Jupyter Notebook setup and usage in Data Analysis Python - Time & Space Complexity
We want to understand how the time it takes to run code in a Jupyter Notebook changes as we add more cells or data.
How does the notebook's performance grow when we do more work inside it?
Analyze the time complexity of the following code snippet.
import pandas as pd
n = 10 # Define n before using it
data = pd.DataFrame({'numbers': range(n)})
result = []
for i in data['numbers']:
result.append(i * 2)
This code creates a list of numbers from 0 to n-1 and doubles each number, storing the results.
- Primary operation: Looping through each number in the data.
- How many times: Exactly n times, once for each number.
As the number of items n grows, the time to double each number grows too.

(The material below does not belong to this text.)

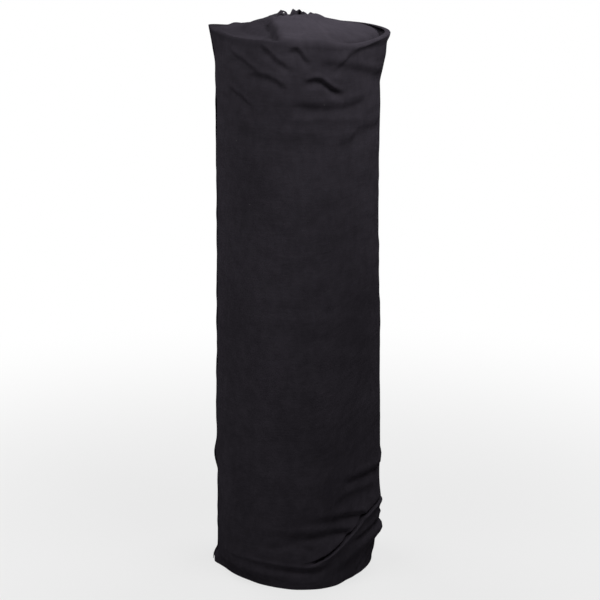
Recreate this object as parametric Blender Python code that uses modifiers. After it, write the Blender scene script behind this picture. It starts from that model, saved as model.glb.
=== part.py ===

| Input Size (n) | Approx. Operations |
|---|---|
| 10 | 10 operations |
| 100 | 100 operations |
| 1000 | 1000 operations |
Pattern observation: The operations grow directly with the input size. Double the input means double the work.
Time Complexity: O(n)
This means the time to run the code grows in a straight line with the number of items you process.
[X] Wrong: "Adding more cells or data in a Jupyter Notebook does not affect performance much."
[OK] Correct: Each cell that processes more data takes more time, so the total time grows with the amount of work done.
Understanding how your code's running time grows helps you write better data analysis scripts and shows you think about efficiency, a key skill in data science.
"What if we replaced the for-loop with a vectorized operation like pandas' apply or map? How would the time complexity change?"